Fome

Inflação e desemprego afetam alimentação dos brasileiros

Carne de boi foi um dos produtos que sumiram do prato do consumidor

Por Cinthya Oliveira
Publicado em 01 de novembro de 2021 | 04:30
 
 
Tudo caro. Custódia Teixeira conta que o pé de porco “é só o que está dando para comprar”

Pesquisas dos mais diferentes perfis apontam para uma realidade com consequências graves para o presente e o futuro da saúde pública: o brasileiro está se alimentando muito mal. Por um lado, a taxa de desocupação em 13,2% e a inflação acumulada de 10,25% impedem que os mais pobres consigam comprar os alimentos fundamentais para uma dieta minimamente equilibrada. Por outro, a classe média vivenciou uma completa mudança de hábitos imposta pelo isolamento social, provocando um aumento no consumo de alimentos ultraprocessados, delivery de fast food e bebidas alcoólicas. 

Mesmo com a reativação das atividades econômicas e a aproximação de um estilo de vida mais próximo da realidade pré-pandêmica, é possível que o problema da má alimentação ainda se estenda por um bom tempo. Afinal, fica complicado inserir alimentos mais saudáveis na alimentação quando o quilo do tomate ultrapassa os R$ 7 ou o quilo do acém que dificilmente fica abaixo de R$ 30. 
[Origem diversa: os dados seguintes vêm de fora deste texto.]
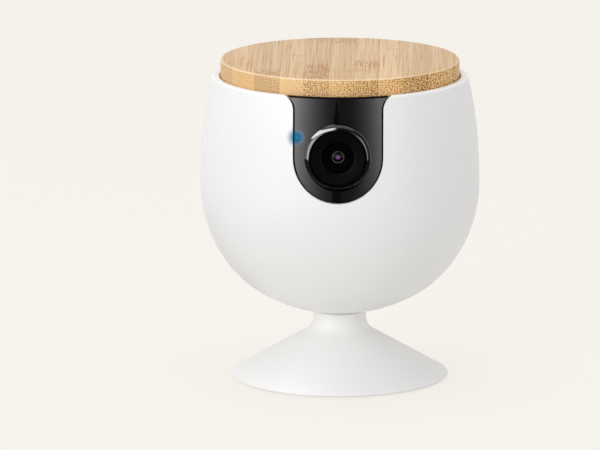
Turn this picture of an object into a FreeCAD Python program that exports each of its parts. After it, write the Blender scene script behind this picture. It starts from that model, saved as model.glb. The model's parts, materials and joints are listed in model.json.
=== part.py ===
import FreeCAD, Part
import math
import os
import re
import Sketcher
from FreeCAD import Placement, Rotation, Vector

# Pet camera: a bowl-shaped head with a bamboo lid turns on a low conical base.
# Millimetres. The origin is the centre of the base's underside, +Z is up and the lens looks along -Y.

SIZES = [
    # Outer skin of the bowl: five tangent arcs, angles measured down from the widest ring
    ("bowl_radius", 49.0, "radius at the widest ring"),
    ("equator_height", 69.3, "height of the widest ring"),
    ("shoulder_radius", 211.3, "arc just above the widest ring"),
    ("shoulder_angle", 4.6, "where the shoulder arc meets the rim arc"),
    ("rim_arc_radius", 130.3, "arc up to the rim"),
    ("rim_height", 107.65, "top of the rim"),
    ("rim_round", 1.0, "rounding of the rim's outer edge"),
    ("flank_radius", 46.8, "arc just below the widest ring"),
    ("flank_angle", 38.0, "where the flank meets the heel arc"),
    ("heel_radius", 39.8, "arc that turns the flank under"),
    ("heel_angle", 61.4, "where the heel meets the bottom arc"),
    ("bottom_flat_radius", 9.6, "flat ring that faces the neck"),
    ("wall", 2.4, "wall of the bowl"),
    ("hub_radius", 10.6, "moulded hub that holds the bush"),
    ("hub_rise", 4.9, "top of the hub above the flat ring"),
    # Lid
    ("lid_radius", 41.85, "bamboo disc"),
    ("lid_height", 5.85, "disc above the rim"),
    ("lid_depth", 2.2, "disc below the rim"),
    ("lid_chamfer", 0.5, "broken top edge"),
    ("lid_gap", 0.45, "gap between disc and rim"),
    ("carrier_thickness", 1.9, "plate bonded under the disc"),
    ("ledge_width", 3.6, "ledge that carries the plate"),
    ("ledge_thickness", 2.0, "ledge that carries the plate"),
    # Notch and glossy front panel
    ("notch_width", 31.2, "between the straight sides"),
    ("notch_centre_height", 86.7, "centre of the rounded end"),
    ("notch_corner", 5.0, "flared corners at the rim"),
    ("notch_overrun", 0.4, "how far the flare runs out above the rim"),
    ("panel_gap", 0.4, "shadow gap round the panel"),
    ("panel_recess", 1.0, "panel face below the bowl's skin"),
    ("flange_thickness", 1.2, "flange behind the bowl's wall"),
    ("flange_width", 2.2, "flange beyond the notch"),
    ("flange_gap", 0.5, "flange behind the wall"),
    # Lens, along its own axis from the bezel's front face
    ("lens_height", 87.0, "centre of the lens"),
    ("lens_tilt", 1.5, "degrees that the lens looks down"),
    ("lens_proud", 1.2, "bezel face beyond the panel's face"),
    ("bezel_radius", 11.6, "outer radius"),
    ("bezel_round", 1.35, "rounded front edge"),
    ("bezel_lip", 0.15, "flat of the front edge"),
    ("bezel_depth", 9.4, "length along the axis"),
    ("hood_gap", 0.15, "hood inside the bezel"),
    ("hood_recess", 0.6, "hood face behind the bezel's face"),
    ("hood_groove_radius", 9.45, "ring groove in the hood's face"),
    ("hood_groove_width", 0.5, "ring groove in the hood's face"),
    ("hood_groove_depth", 0.5, "ring groove in the hood's face"),
    ("well_radius", 5.4, "opening in the hood"),
    ("well_depth", 1.4, "barrel face behind the hood's face"),
    ("barrel_radius", 6.0, "threaded part of the barrel"),
    ("barrel_length", 15.0, "overall"),
    ("glass_radius", 2.15, "front lens"),
    ("glass_bulge", 0.55, "rise of its curved face"),
    ("holder_length", 8.8, "lens holder ahead of the sensor board"),
    ("sensor_board_side", 26.0, "square board"),
    ("board_thickness", 1.2, "all circuit boards"),
    # Status light
    ("light_height", 93.7, "centre of the light pipe"),
    ("light_offset", 14.1, "light pipe to the left of the lens"),
    ("light_radius", 0.85, "light pipe"),
    ("light_gap", 0.15, "clearance round the light pipe"),
    # Sound outlet at the rear
    ("speaker_height", 70.0, "centre of the speaker"),
    ("speaker_radius", 14.3, "frame of the speaker"),
    ("speaker_depth", 9.0, "frame and magnet"),
    ("slot_width", 1.5, "sound slot"),
    ("slot_pitch", 3.1, "between sound slots"),
    ("slot_circle", 10.0, "circle that the slots fill"),
    # Pan bearing and drive, heights above the bowl's flat ring
    ("seam_gap", 0.45, "between neck and bowl"),
    ("running_gap", 0.05, "radial and axial clearance of the bearing"),
    ("fit_gap", 0.05, "clearance of pieces pushed together"),
    ("post_radius", 6.0, "hollow pivot post"),
    ("post_bore_radius", 3.6, "cable way in the post"),
    ("bush_wall", 1.5, "plain bush"),
    ("bush_flange", 1.5, "flange on top of the hub"),
    ("washer_thickness", 1.4, "thrust washer"),
    ("gear_module", 0.7, "tooth size"),
    ("gear_teeth", 48, "fixed gear"),
    ("pinion_teeth", 16, "motor pinion"),
    ("gear_backlash", 0.12, "total play at the pitch line"),
    ("gear_rise", 12.0, "underside of the teeth"),
    ("gear_width", 4.0, "width of the teeth"),
    ("deck_rise", 18.8, "underside of the inner frame"),
    ("deck_thickness", 2.0, "inner frame's deck"),
    ("deck_radius", 34.0, "inner frame's deck"),
    ("rib_thickness", 2.0, "ribs in the bowl that carry the deck"),
    ("rib_inner_radius", 25.0, "inner end of those ribs"),
    ("screw_radius", 1.25, "bottom plate screws"),
    ("stop_radius", 12.0, "middle of the stop lugs"),
    ("stop_width", 1.5, "stop lug"),
    ("stop_length", 3.0, "stop lug, radially"),
    ("motor_radius", 10.0, "geared stepper motor"),
    ("motor_height", 15.0, "geared stepper motor"),
    ("shaft_radius", 1.5, "motor shaft"),
    # Boards in the head
    ("upright_spacing", 52.0, "between the inner frame's uprights"),
    ("upright_width", 5.0, "across"),
    ("upright_depth", 4.0, "front to back"),
    ("upright_height", 46.0, "above the deck"),
    ("main_board_width", 66.0, "main board"),
    ("main_board_height", 34.0, "main board"),
    ("main_board_front", 4.0, "its front face ahead of the axis"),
    # Base
    ("base_radius", 38.2, "outer radius of the foot of the cone"),
    ("base_edge", 0.6, "height of the cover's lower edge"),
    ("cone_foot", 1.2, "where the cone starts"),
    ("cone_slope", 30.0, "degrees"),
    ("neck_radius", 9.3, "outer radius of the neck"),
    ("neck_blend", 6.0, "hollow between cone and neck"),
    ("base_wall", 2.2, "wall of the base cover"),
    ("plate_radius", "=base_radius - 4.2", "bottom plate"),
    ("plate_thickness", 1.6, "bottom plate"),
    ("foot_radius", "=base_radius - 7.2", "middle of the rubber foot ring"),
    ("foot_width", 4.0, "rubber foot ring"),
    ("post_flange_radius", 13.0, "foot of the pivot post"),
    ("post_flange_height", 8.6, "underside of that foot"),
    ("post_flange_thickness", 2.0, "foot of the pivot post"),
    ("base_screw_circle", "=base_radius - 15.2", "three screws in the bottom plate"),
    # Cable inlet and reset button in the rear of the base
    ("inlet_face", "=base_radius - 14.2", "flat face at the bottom of the recess, behind the axis"),
    ("inlet_floor", 3.0, "floor of the recess"),
    ("inlet_width", 23.0, "recess"),
    ("socket_height", 6.0, "centre of the socket"),
    ("socket_offset", -4.0, "socket to the side of the axis"),
    ("socket_width", 8.9, "outside of the socket"),
    ("socket_thickness", 3.3, "outside of the socket"),
    ("socket_depth", 7.4, "outside of the socket"),
    ("socket_wall", 0.3, "sheet of the socket"),
    ("button_offset", 6.0, "button to the other side"),
    ("button_height", 6.5, "centre of the button"),
    ("button_radius", 1.5, "reset button"),
    ("button_length", 4.6, "reset button"),
    ("button_travel", 0.4, "reset button"),
    ("lead_radius", 1.6, "power lead inside the post"),
]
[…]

Uma das principais mudanças foi no consumo de carnes. Verildo Fernandes, subgerente em um açougue no Centro de Belo Horizonte, conta que os campeões de venda hoje são pé e orelha de porco, suã, além de miúdos e pé de frango. “A carne vermelha não vende muito. Moída até sai, mas bife não tem saído. Quando sai, a pessoa nem pede mais pelo quilo, mas pelo número de bifes”, relata. 

A empregada doméstica Custódia Teixeira, 64, é uma das clientes do açougue. O que deu para comprar foi um pouco de pé e orelha de porco “para deixar o feijão mais gostoso”. 

“Antes eu ia no açougue e fazia compra maior de carne, agora esse mês já não deu. 

Antigamente comprava de tudo um pouco, até bife e carne moída, mas agora não dá para comprar mais. Agora só compro quando tem o dinheiro, porque tá tudo pela hora da morte. Até mesmo o pé de galinha, que era o que tinha de mais barato, ficou caro”, conta. 

Como o consumo dessas partes menos nobres de carne aumentou, o preço acompanhou a demanda. O quilo da orelha de porco custa cerca de R$ 4,99, enquanto o quilo do pé de frango sai por R$ 6,99 no açougue visitado pela redação. 

Para o economista Feliciano Abreu, coordenador do site Mercado Mineiro, a inflação obrigou o brasileiro a abaixar a qualidade da alimentação e ter de recorrer a cortes de carne mais baratos para dar conta de levar um pouco de proteína para o prato. “Nós notamos que alguns supermercados começaram a ofertar e divulgar ofertas de produtos que não eram consumidos e divulgados com muita frequência. Colocam agora (no mostrador) pé de frango, mocotó e recorte de costela suína (suã), porque tem crescido o consumo”, diz. 

Segundo a dona de um açougue no Centro de BH, que preferiu não se identificar, o pé de frango está em alta porque entrou “na moda”, por ser um alimento rico em colágeno. Mesmo com o apelo nutritivo desse alimento, Abreu acredita que a redução da renda também interferiu nesse “sucesso” e pode haver muitas pessoas com vergonha de dizer que estão vivendo uma queda no padrão de consumo.